Alors que Signet a du pouvoir sur ses fournisseurs, il en a moins sur les fournisseurs de ses fournisseurs ; ce qui pose évidemment problème. Si un vendeur n’achète pas les diamants directement à la sortie de la mine (et la plupart ne le fait pas), le protocole exige qu’il fasse passer une évaluation de diligence raisonnable à son fournisseur et qu’il reçoive des garanties de sa part. Mais ce fournisseur peut avoir obtenu ces diamants de quelqu’un d’autre. Cette industrie reste vaste, variée et éparse. En Inde notamment, un gros pourcentage du marché est informel. Il sera difficile à retracer.
Le protocole se montre relativement indulgent à ce sujet, notamment pour les diamants plus petits. L’une de ces catégories est intitulée « provenances mixtes ». Elle est définie comme la catégorie où « la provenance d’un certain pourcentage de diamants est identifiée et vérifiée. » On en déduit que le pourcentage restant ne sera pas retraçable.
En effet, comme l’a souligné le président de la Diamond Manufacturers and Importers Association, Ronald Vanderlinden, invité à la conférence de presse, il s’agit d’un « système de garantie » et non d’une « chaîne de traçabilité ».

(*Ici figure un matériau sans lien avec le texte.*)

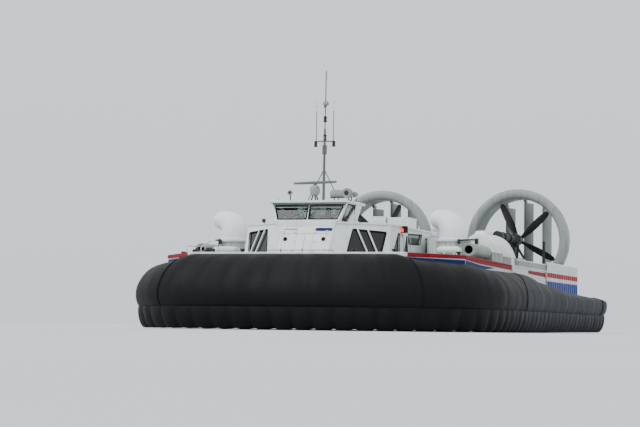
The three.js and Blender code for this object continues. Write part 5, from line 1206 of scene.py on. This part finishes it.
lugs = []
for offset in VANES.values():
    half = opening_half(offset, 0.058)
    reach = math.sqrt(2.105 ** 2 - offset ** 2)
    for low, high in ((-max(half, reach), -min(half, reach)), (min(half, reach), max(half, reach))):
        lugs.append((SHAFT_X + offset - 0.055, SHAFT_X + offset + 0.055, 12.78, 13.24, SHAFT_Z + low,
                     SHAFT_Z + high))
piece("duct_rings", both_sides(turned(DUCT_SECTION, SHAFT, AFTWARD, 128), *rings_out), duct_paint,
      replaces=["duct_port", "duct_starboard"], sharp=50)
piece("rudder_lugs", both_sides(blocks(lugs)), duct_paint, bevel=0.012)
liner = [(2.0445, 11.2), (2.038, 11.22), (2.038, 11.68), (2.0445, 11.70)]
piece("duct_liners", both_sides(turned(liner, SHAFT, AFTWARD, 96)), casing_paint)
chord_at = np.linspace(0, 2 * np.pi, 36, endpoint=False)
along_chord = 0.335 - 0.575 * np.cos(chord_at)
thickness = 0.05 * np.sin(chord_at) * np.sqrt(np.clip((0.93 - along_chord) / 1.0, 0, None)) * 1.15
HINGE_Y, VANE_REST_DEG = 13.18, -13
for place, offset in VANES.items():
    half = opening_half(offset, 0.07)
    levels = np.array([-half, -half + 0.012, -half + 0.03, 0.0, half - 0.03, half - 0.012, half])
    fullness = np.array([0.5, 0.9, 1.0, 1.0, 1.0, 0.9, 0.5])[:, None]
    vane = np.stack([thickness * fullness, along_chord + 0 * fullness, levels[:, None] + 0 * along_chord], -1)
    vane = vane @ about_z(math.radians(VANE_REST_DEG))
    stock = tube([(0, 0, -half - 0.011), (0, 0, half + 0.011)], 0.028, 14)
    points, faces = together(surface(vane, wrap_v=True, caps=True), stock)
    for side, k in (("port", 1), ("starboard", -1)):
        hung = (points + (k * (SHAFT_X + offset), HINGE_Y, SHAFT_Z), faces)
        piece(f"{side}_{place}_vane", hung, rudder_paint, f"rudder_{place}_{side}",
              replaces=[f"rudder_{place}_{side}"], sharp=50)


# Deck gear
# Cast bollards bolted round the deck's edge, and on the starboard bow an anchor winch with its guard
# hoops and lockers.

bollard = [(0.0, 0.3), (0.085, 0.3), (0.1, 0.28), (0.1, 0.25), (0.06, 0.22), (0.06, 0.03), (0.1, 0.02),
           (0.12, 0.0), (0.0, 0.0)]
bollards = [turned(bollard, (x, y, DECK_Z), UPWARD, 20)
            for x, y in ((3.7, -12.3), (5.6, -10.0), (5.62, 1.5), (5.62, 9.2), (2.2, -12.5))]
piece("bollards", both_sides(*bollards), black_paint)
reel = turned([(0, -0.25), (0.2, -0.25), (0.2, -0.22), (0.11, -0.2), (0.11, 0.2), (0.2, 0.22), (0.2, 0.25),
               (0, 0.25)], (-5.0, -9.5, 3.02), (1, 0, 0), 28)
cheeks = blocks([(-5.35, -5.25, -9.7, -9.3, ON_DECK, 3.15), (-4.75, -4.55, -9.75, -9.25, ON_DECK, 3.2)])
piece("anchor_winch", together(reel, cheeks), black_paint, bevel=0.006)
hoops = [tube(bent([(x, -9.9, 2.76), (x, -9.9, 3.28), (x + 0.5, -9.2, 3.28), (x + 0.5, -9.2, 2.76)], 0.12, 6),
              0.02, 8) for x in (-5.5, -4.9)]
locker = blocks([(-5.75, -5.45, -9.6, -8.9, ON_DECK, 3.05), (-4.45, -4.05, -9.2, -8.7, ON_DECK, 3.1)])
handle = tube([(-5.25, -9.1, 3.2), (-4.9, -9.0, 3.5), (-4.82, -8.98, 3.52)], 0.02, 8)
piece("winch_hoops_and_lockers", together(*hoops, locker, handle), pale_casing, bevel=0.01)


# Seats and helm
# Rows of seats with blue cloth cushions on moulded shells, and two padded helm chairs at a moulded
# console. The cushions are stuffed forms with a piped seam round the middle.

# Woven blue moquette, fuzzy, drawn with a 20 mm check where the real one is 6 mm.
moquette, tree, shader, position = new_material("blue moquette", Sheen_Weight=0.4, Roughness=0.9)
weave = add_node(tree, "ShaderNodeTexChecker", {"Vector": position, "Color1": linear("24375f"),
                                                "Color2": linear("2d426e"), "Scale": 50.0})
pile = add_node(tree, "ShaderNodeTexNoise", {"Vector": position, "Scale": 300.0})
raised = add_node(tree, "ShaderNodeBump", {"Height": pile.outputs["Fac"], "Strength": 0.3, "Distance": 0.002})
tree.links.new(weave.outputs["Color"], shader.inputs["Base Color"])
tree.links.new(raised.outputs[0], shader.inputs["Normal"])
# Moulded charcoal plastic on the seats' shells and the console, and vinyl of the same tone on the pads.
moulding = painted_band("charcoal moulding", "1f2225", "34383b", 0.55)


def power(value, exponent):
    """A power that keeps its value's sign: sign(x) * |x| ** exponent."""
    return np.sign(value) * np.abs(value) ** exponent


def cushion(size, crown):
    """A stuffed cushion: a rounded box |x| ** 4 + |y| ** 4 + |z| ** 2.5 = 1 by its angles, with its
    faces crowned by (1 - x ** 2) * (1 - y ** 2), and a piped seam round its edge."""
    u = np.linspace(0, 2 * np.pi, 28, endpoint=False)[None, :]
    v = np.linspace(-np.pi / 2, np.pi / 2, 13)[:, None]
    x, y = power(np.cos(v), 0.4) * power(np.cos(u), 0.5), power(np.cos(v), 0.4) * power(np.sin(u), 0.5)
    z = power(np.sin(v), 0.8) + 0 * u
    z = z * (1 + crown * np.clip(1 - x ** 2, 0, 1) * np.clip(1 - y ** 2, 0, 1))
    body = surface(np.stack([x, y, z], -1) * size, wrap_v=True)
    ring = np.stack([power(np.cos(u[0]), 0.5), power(np.sin(u[0]), 0.5), 0 * u[0]], -1) * size
    return together(body, tube(ring * 1.002, 0.007, 6, closed=True))


def placed(shape, centre, lean=0.0):
    """The shape tipped back about X by an angle in degrees and moved to a centre."""
    points, faces = shape
    c, s = math.cos(math.radians(lean)), math.sin(math.radians(lean))
    return points @ np.array([[1, 0, 0], [0, c, s], [0, -s, c]]) + centre, faces


base_pad, back_pad = cushion((0.225, 0.24, 0.065), 0.35), cushion((0.22, 0.33, 0.06), 0.3)
SEAT_COLUMNS = (-2.25, -1.75, -1.25, -0.75, 0.75, 1.25, 1.75, 2.25)
SEAT_ROWS, FIRST_ROW_Y, ROW_PITCH = 11, -8.3, 0.98
seat_places = [(x, FIRST_ROW_Y + ROW_PITCH * row) for row in range(SEAT_ROWS) for x in SEAT_COLUMNS]
pads = []
for x, y in seat_places:
    pads += [placed(base_pad, (x, y + 0.25, 2.40), 4), placed(back_pad, (x, y + 0.50, 2.80), 82)]
seat_pads = piece("seat_cushions", together(*pads), moquette, replaces=["cabin_seats"],
                  sharp=60)
# Each seat has a pan, a back shell, an armrest panel and a leg.
shells = blocks([limits for x, y in seat_places for limits in (
    (x - 0.235, x + 0.235, y + 0.02, y + 0.5, 2.30, 2.35),
    (x - 0.23, x + 0.23, y + 0.56, y + 0.585, 2.36, 3.1),
    (x - 0.25, x - 0.235, y + 0.05, y + 0.5, 2.35, 2.58),
    (x - 0.02, x + 0.02, y + 0.1, y + 0.45, 1.99, 2.30))])
piece("seat_shells", shells, moulding, bevel=0.004)
covering = blocks([(-2.55, 2.55, -8.6, 2.48, 1.951, 1.99)])
piece("cabin_floor_covering", covering, gasket_rubber, bevel=0.003)
helm_base, helm_back = cushion((0.25, 0.25, 0.07), 0.35), cushion((0.23, 0.36, 0.065), 0.3)
headrest = cushion((0.13, 0.11, 0.05), 0.3)
HELM_CHAIRS = (-0.45, 0.45)
helm_pads = []
for x in HELM_CHAIRS:
    helm_pads += [placed(helm_base, (x, -10.0, 3.56), 3), placed(helm_back, (x, -9.79, 3.97), 82),
                  placed(headrest, (x, -9.76, 4.46), 82)]
pads = piece("helm_cushions", together(*helm_pads), moulding, replaces=["helm"], sharp=60)
post = [(0, 0.45), (0.05, 0.45), (0.05, 0.03), (0.2, 0.02), (0.22, 0.0), (0, 0)]
helm_posts = [turned(post, (x, -10.0, 3.05), UPWARD, 20) for x in HELM_CHAIRS]
DESK = np.array([
    # y and height round the console's section
    (-11.2, 3.05), (-11.24, 4.28), (-11.15, 4.38), (-10.98, 4.38), (-10.78, 3.95), (-10.78, 3.8),
    (-10.95, 3.6), (-10.95, 3.05),
])
desk = np.stack([np.column_stack([np.full(8, x), DESK]) for x in (-0.9, 0.9)])
console = surface(desk, wrap_v=True, caps=True)
plinth = blocks([(-0.85, 0.85, -11.2, -9.3, 1.951, 3.05)])
piece("helm_console", together(console, plinth, *helm_posts), moulding, bevel=0.01)
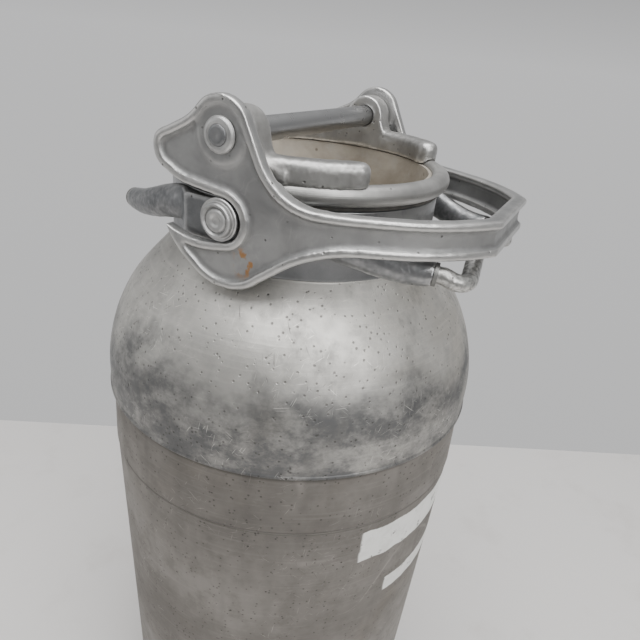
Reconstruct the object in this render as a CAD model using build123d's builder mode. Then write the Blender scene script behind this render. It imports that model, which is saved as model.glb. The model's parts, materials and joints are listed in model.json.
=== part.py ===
"""Aluminium milk churn with a lever-clamped lid.

The can stands on its foot ring with its axis on Z.  The pan-shaped lid sits in the neck.
Two castings on the lid's rolled rim carry a cross bar, and a forked lever turns on that bar.
The lever's two slotted jaws hook under fixed pins on the neck: lifting the front loop swings
the jaws off the pins and pries the lid up.  +X is the front, where the lever's loop is.
"""
import os

from build123d import *

os.makedirs("parts", exist_ok=True)

# Can, from the floor up
SEAM_Z = 400.0          # lower lip of the shoulder dome
SHELL_WALL = 2.5
BASE_R = 127.5
BASE_STRAIGHT = 32.0    # height of the straight stretch behind the foot ring
BAND_Z = SEAM_Z - 47.0  # joint of the lower body and the upper band
BAND_R = 138.4
DOME_R = 140.2
DOME_TOP_Z = SEAM_Z + 112.0
NECK_R = 92.5
NECK_BORE_R = 87.5
NECK_TOP_Z = SEAM_Z + 155.0
FOOT_H = 30.0
FOOT_R = BASE_R + 3.0
FOOT_INNER_R = 119.0
FOOT_FLANGE = 10.0

# Lid
RIM_R = 92.5            # centre circle of the rolled rim
RIM_ROLL = 6.5
RIM_Z = SEAM_Z + 164.0
PAN_R = 86.6
PAN_WALL = 2.5
PAN_FLOOR_Z = NECK_TOP_Z - 36.0
PAN_CORNER = 12.0
SEAL_GAP = 0.3          # gasket to neck, so that the lid is free to lift

# Closure: the cross bar and the fixed pins stand in one plane in front of the can's axis
CLOSURE_X = 4.0
PIVOT_Z = SEAM_Z + 192.0
PIN_Z = SEAM_Z + 146.0
BAR_R = 7.5
JOURNAL_R = 6.0
JOURNAL_FIT = 0.08
EAR_IN, EAR_OUT = 80.0, 98.0
PIN_SHANK_R = 9.5
PIN_FLANGE_R = 12.5
SLOT_R = PIN_FLANGE_R + 0.4
LEVER_Y = 104.5         # middle of each lever plate
WEB = 4.0
BEAD = 10.0             # full width of the edge bead across the plate
BEAD_DEPTH = 5.0        # how far the bead reaches in from the edge
HEAD_GAP = 0.4

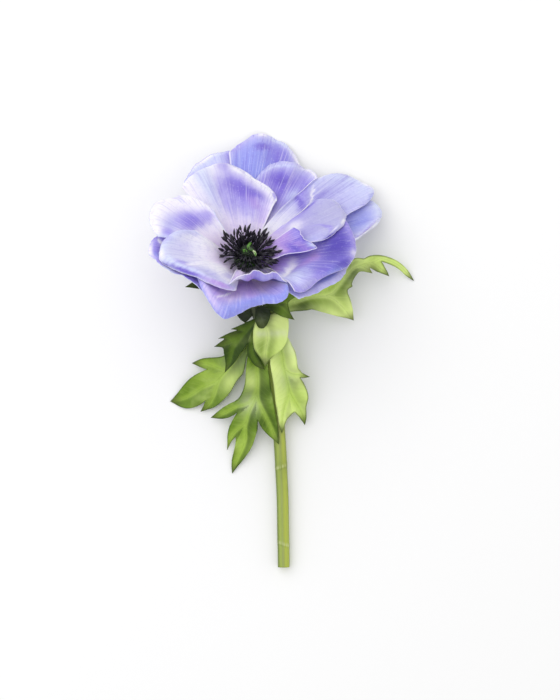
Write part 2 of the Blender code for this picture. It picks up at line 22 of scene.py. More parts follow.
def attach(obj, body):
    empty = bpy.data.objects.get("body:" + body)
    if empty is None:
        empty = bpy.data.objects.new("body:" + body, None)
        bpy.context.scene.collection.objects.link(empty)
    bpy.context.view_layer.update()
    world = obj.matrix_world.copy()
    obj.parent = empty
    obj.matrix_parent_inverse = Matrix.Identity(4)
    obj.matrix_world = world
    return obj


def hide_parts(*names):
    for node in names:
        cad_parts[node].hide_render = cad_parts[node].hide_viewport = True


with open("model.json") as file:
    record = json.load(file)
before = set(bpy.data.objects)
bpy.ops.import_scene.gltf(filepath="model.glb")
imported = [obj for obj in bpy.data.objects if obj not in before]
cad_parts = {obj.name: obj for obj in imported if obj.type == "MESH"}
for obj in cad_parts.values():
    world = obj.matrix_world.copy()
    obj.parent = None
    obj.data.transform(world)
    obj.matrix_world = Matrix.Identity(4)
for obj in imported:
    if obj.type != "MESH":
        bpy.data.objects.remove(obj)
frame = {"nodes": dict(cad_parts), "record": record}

bl_info = {
    "name": "Cut anemone",
    "version": (1, 0, 0),
    "blender": (4, 5, 0),
    "location": "View3D > Sidebar > Anemone",
    "description": "Builds the looks of a cut anemone over its solids",
    "category": "Add Mesh",
}

MM = 0.001

# Points nearer than this are one point.
WELD = 0.001 * MM

# Thickness of the solids' sheets, and how exactly their two sides match.
PETAL_SOLID = 0.4 * MM
LEAF_SOLID = 0.45 * MM
MATCH = 0.004 * MM

# Petals start within this distance of the head's axis.
CLAW_REACH = 5.9 * MM

# A leaf's corner sharper than this is a tip.
TIP_ANGLE = math.radians(95)

# The leaves' common foot beside the stem.
RUFF = Vector((-10.2, 12.6, 14.5)) * MM


# ---------------------------------------------------------------- small tools

def pick(obj):
    """Make one object the whole selection and the active one."""
    bpy.ops.object.select_all(action="DESELECT")
    obj.select_set(True)
    bpy.context.view_layer.objects.active = obj


def modify(obj, kind, **settings):
    """Add a modifier and apply it at once."""
    pick(obj)
    modifier = obj.modifiers.new(kind.lower(), kind)
    for name, value in settings.items():
        setattr(modifier, name, value)
    bpy.ops.object.modifier_apply(modifier=modifier.name)


def added(primitive, location=(0, 0, 0), **settings):
    """Add a primitive with nothing else selected, and put its place into its mesh."""
    bpy.ops.object.select_all(action="DESELECT")
    primitive(location=location, **settings)
    bpy.ops.object.transform_apply(location=True)
    return bpy.context.object


def mapped_grid(columns, rows, place):
    """A grid of quads whose points stand where place(column, row) says."""
    grid = added(bpy.ops.mesh.primitive_grid_add, x_subdivisions=columns, y_subdivisions=rows,
                 size=1, calc_uvs=True)
    for vert in grid.data.vertices:
        column = round((vert.co.x + 0.5) * columns)
        row = round((vert.co.y + 0.5) * rows)
        vert.co = place(column, row)
    return grid


def close_up(obj):
    """Merge the seam and poles of a grid that was rolled up, and turn its faces outwards."""
    pick(obj)
    bpy.ops.object.mode_set(mode="EDIT")
    bpy.ops.mesh.select_all(action="SELECT")
    bpy.ops.mesh.remove_doubles(threshold=WELD)
    bpy.ops.mesh.normals_make_consistent(inside=False)
    bpy.ops.object.mode_set(mode="OBJECT")


def join(objects):
    """Join objects into the first one."""
    bpy.ops.object.select_all(action="DESELECT")
    for obj in objects:
        obj.select_set(True)
    bpy.context.view_layer.objects.active = objects[0]
    bpy.ops.object.join()
    return objects[0]


def curve_at(points, share):
    """The place at a share of a smooth line through points, and the way it runs there."""
    spot = min(max(share, 0.0), 1.0) * (len(points) - 1)
    index = min(int(spot), len(points) - 2)
    t = spot - index
    b, c = points[index], points[index + 1]
    a = points[index - 1] if index else b * 2 - c
    d = points[index + 2] if index + 2 < len(points) else c * 2 - b
    place = ((b * 2) + (c - a) * t + (a * 2 - b * 5 + c * 4 - d) * t ** 2
             + (b * 3 - a - c * 3 + d) * t ** 3) / 2
    way = ((c - a) + (a * 2 - b * 5 + c * 4 - d) * 2 * t + (b * 3 - a - c * 3 + d) * 3 * t ** 2) / 2
    return place, way.normalized()


def object_of(bm, name):
    """Turn a bmesh into an object of the scene."""
    mesh = bpy.data.meshes.new(name)
    bm.to_mesh(mesh)
    bm.free()
    made = bpy.data.objects.new(name, mesh)
    bpy.context.scene.collection.objects.link(made)
    return made


def read_points(mesh, field="co"):
    """The places or the normals of a mesh's points, a row for each."""
    flat = np.empty(len(mesh.vertices) * 3)
    mesh.vertices.foreach_get(field, flat)
    return flat.reshape(-1, 3)


def set_points(mesh, points):
    """Move a mesh's points to new places, a row for each."""
    mesh.vertices.foreach_set("co", np.asarray(points).ravel())
    mesh.update()


def ripple(x, y, seed):
    """Smooth noise between about -1 and 1, the same on every run."""
    return noise.noise(Vector((x, y, seed)))


def finish_piece(obj, name, node, material=None):
    """Name a piece, paint it unless it is painted already, and let it stand for its solid."""
    obj.name = name
    obj.data.name = name
    if material is not None:
        obj.data.materials.clear()
        obj.data.materials.append(material)
    pick(obj)
    bpy.ops.object.shade_smooth()
    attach(obj, "root")
    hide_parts(node)
    slot_of(node)


def slot_of(node):
    """The record's material slot of a node."""
    rows = frame["record"]["subparts"]
    return next(row["material_slot"] for row in rows if row["node"] == node)


# ------------------------------------------------------------ kinds of setting

def metres(name, description, default):
    """A setting that is a length in metres."""
    return FloatProperty(name=name, description=description, default=default,
                         unit="LENGTH", precision=5)


def colour(name, description, default):
    """A setting that is a colour."""
    return FloatVectorProperty(name=name, description=description, default=default,
                               subtype="COLOR", min=0, max=1)


# ------------------------------------------------------------- shader writing

class Value:
    """A shader socket that takes part in Python arithmetic."""

    def __init__(self, paint, socket):
        self.paint = paint
        self.socket = socket

    def math(self, operation, other=0.0):
        """The result of one Math node."""
        return self.paint.node("ShaderNodeMath", {"operation": operation}, {0: self, 1: other})

    def __add__(self, other):
        return self.math("ADD", other)

    def __sub__(self, other):
        return self.math("SUBTRACT", other)

    def __mul__(self, other):
        return self.math("MULTIPLY", other)

    def __truediv__(self, other):
        return self.math("DIVIDE", other)

    def __rsub__(self, other):
        return self.paint.node("ShaderNodeMath", {"operation": "SUBTRACT"}, {0: other, 1: self})

    __radd__ = __add__
    __rmul__ = __mul__

    def fade(self):
        """1 where the value is 0, and falling towards 0 as it grows."""
        return (0 - self).math("EXPONENT")

    def rise(self, low, high):
        """A smooth step from 0 at low to 1 at high, which may also be the lower."""
        if low > high:
            return 1 - self.rise(high, low)
        return self.paint.node("ShaderNodeMapRange", {"interpolation_type": "SMOOTHSTEP"},
                               {"Value": self, "From Min": low, "From Max": high})


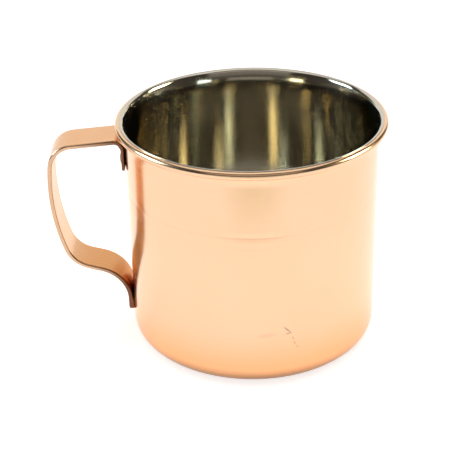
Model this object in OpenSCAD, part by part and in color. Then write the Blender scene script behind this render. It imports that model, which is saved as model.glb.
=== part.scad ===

La société souhaitait éviter certaines controverses qui ont entouré ces initiatives par le passé. Toutes les grandes associations de diamantaires ont été consultées au préalable au sujet du plan. Ainsi, même les groupes habituellement sceptiques, comme la World Federation of Diamond Bourses, l’ont approuvé. La Directrice exécutive de l’Initiative diamant et développement, Dorothee Gizenga, a téléphoné et exprimé sa gratitude envers Signet, grâce à laquelle il est en effet possible d’obtenir des diamants artisanaux de manière responsable. Chaim Even-Zohar, souvent très critique, a qualifié – également au téléphone – l’idée de « fantastique », même s’il émet encore des réserves.
David Bouffard a soulevé le point suivant à maintes reprises : Signet s’est déjà engagée dans cette voie auparavant. Dès l’application de la section 1502 de la loi Dodd-Frank, Signet a examiné sa chaîne d’approvisionnement en or. En collaboration avec ses fournisseurs, elle pense à présent pouvoir justifier la provenance de 99 pourcent de l’or qu’elle utilise. La société n’a perdu aucun vendeur pendant le processus, ajoute-t-il.
Nous verrons si les fabricants de diamants sont aussi souples. Les nouvelles exigences exerceront probablement des pressions supplémentaires sur les vendeurs qui se situent au milieu de la chaîne d’approvisionnement et en sont déjà le maillon le plus sous pression financièrement. Certaines de ces exigences (audits et tenue de registres) coûteront ici de l’argent. Les gros détaillants comme Signet exercent sans cesse des pressions sur leurs vendeurs qui vont bien au-delà de ces exigences. Ce ne sera qu’un élément de plus.
Un participant à la conférence de presse, Michael Steinmetz, PDG de Leo Schachter New York, a indiqué qu’il trouvait les coûts « négligeables » pour l’instant.
Un autre fournisseur anonyme était cependant beaucoup plus méfiant. Oui, Signet a donné des indications et accompagne ses partenaires pour se conformer à ses nouveaux impératifs. Mais le fournisseur en question avait prévu que cela s’ajouterait à ses frais. Signet a-t-elle prévu des allocations financières pour cela ? Non, et notre témoin ne s’y attendait pas. C’est simplement contraire aux règles du jeu de l’ensemble du secteur de la vente de détail.
Comme avec la De Beers, si Signet ne veut pas être confrontée à une révolte du marché intermédiaire, elle devra peut-être assumer en partie la charge financière. Comme dans toute entente commerciale, ce sera du donnant-donnant.
Cela prendra aussi du temps. Néanmoins, il est faux d’affirmer, comme certains le font encore, qu’une plus grande transparence est impossible, parce que la chaîne d’approvisionnement en diamants est vaste et complexe. A ce stade, l’industrie n’a vraiment pas d’autre choix.
Un autre invité à la conférence, Erik Jens, le chef du service diamants et joaillerie d’ABN AMRO, a qualifié le programme comme suit : « un grand pas en avant vers la transparence » qui améliorera la « bancabilité » du secteur.
Bien sûr, Jen est non seulement l’un des banquiers les plus importants au service de l’industrie diamantaire, mais aussi l’un des rares banquiers qui la finance encore, alors qu’une longue liste d’autres banquiers ont décidé que le risque n’en valait plus la peine. Le programme peut en effet entraîner des frais supplémentaires et de la paperasse pour les fournisseurs de Signet. Sur le long terme, c’est manifestement la voie que doit suivre le secteur.